"Wszystko idzie w dobrym kierunku" - powiedział 28-latek bardzo pewnie przed swoim meczem otwarcia z Chilijczykiem Alejandro Tabilo w środę wieczorem na stadionie Arthura Ashe'a. Ale tak było często w jego dotychczasowych 38 występach w Wielkim Szlemie: Zverev rozpoczynał turnieje bardzo optymistycznie - a potem po raz kolejny rozczarował zarówno fanów, jak i ekspertów.
"Miał szanse na wygranie Wielkiego Szlema. Zastanawiam się, co go powstrzymuje" - powiedział Jimmy Connors w swoim podcaście "Advantage Connors" w niedzielę :"Im więcej widzę, jak gra, tym bardziej wierzę, że ma wszystko, by to zrobić. Ale pytanie brzmi: czego potrzebuje, aby w końcu zrobić ten krok?".
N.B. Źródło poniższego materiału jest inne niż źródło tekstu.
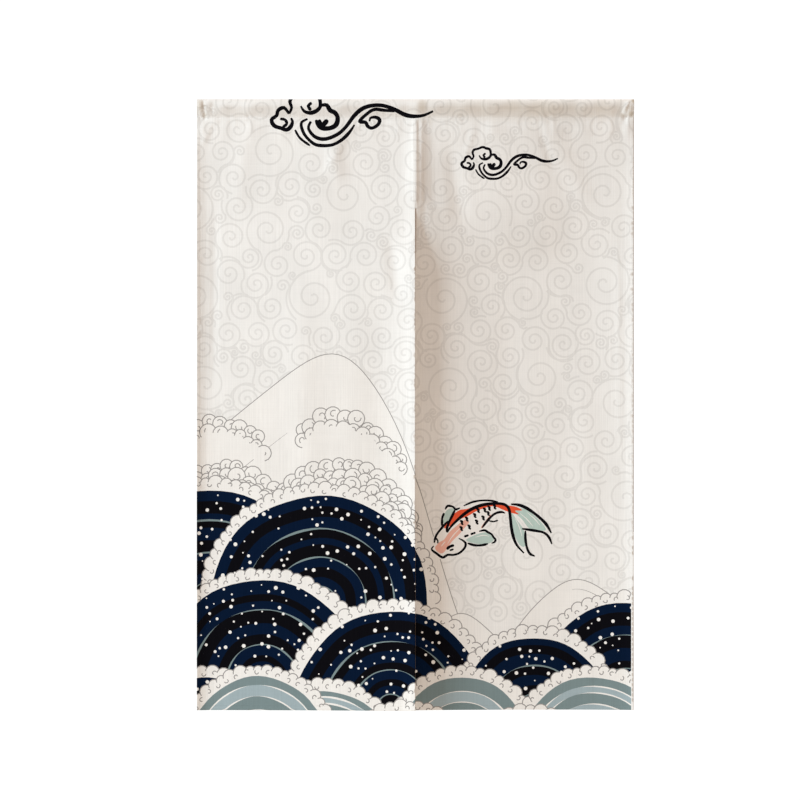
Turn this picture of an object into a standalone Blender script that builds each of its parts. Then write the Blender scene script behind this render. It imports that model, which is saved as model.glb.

Connors jest jedną z legend US Open. W latach 1970-1992 "Jimbo" 22 razy rywalizował na Forrest Hills, a później na Flushing Meadows, pięciokrotnie zdobywając tytuł. W 1991 roku, w wieku 39 lat, po raz kolejny wywalczył sobie drogę do półfinału. Jego siła zawsze tkwiła w psychice: W swojej głowie Connors był zwykle lepszy od przeciwników.
Walka Zvereva z samym sobą
Jednak w przypadku Zvereva często było inaczej. W finale US Open 2020, kiedy zbliżył się bardziej niż kiedykolwiek do głównego tytułu, pięciosetowa porażka z Dominikiem Thiemem była bitwą psychiczną, a Zverev również przegrał w finale w Paryżu w 2024 roku z powodu wyjątkowej siły psychicznej Carlosa Alcaraza. Jednak po odpadnięciu w pierwszej rundzie Wimbledonu 2025, urodzony w Hamburgu gracz nie był przede wszystkim zainteresowany byciem lepszym psychicznie od swojego przeciwnika. Chodziło o to, by samemu być na szczycie.
Wypalony Zverev, który przyznał, że czuje się psychicznie pusty, musiał całkowicie zreorganizować się psychicznie. "Byłem bardzo sfrustrowany samym sobą. Nie byłem szczęśliwy na korcie tenisowym" - powiedział 28-latek w Nowym Jorku. Teraz czuje się "znacznie lepiej"."Jestem bardzo szczęśliwy, że tu teraz jestem".
Zverev nie jest jednak jednym z głównych faworytów turnieju. Na nowojorskich kortach twardych wszystko będzie zależało od kolejnej wielkiej walki pomiędzy Alcarazem i Jannikiem Sinnerem.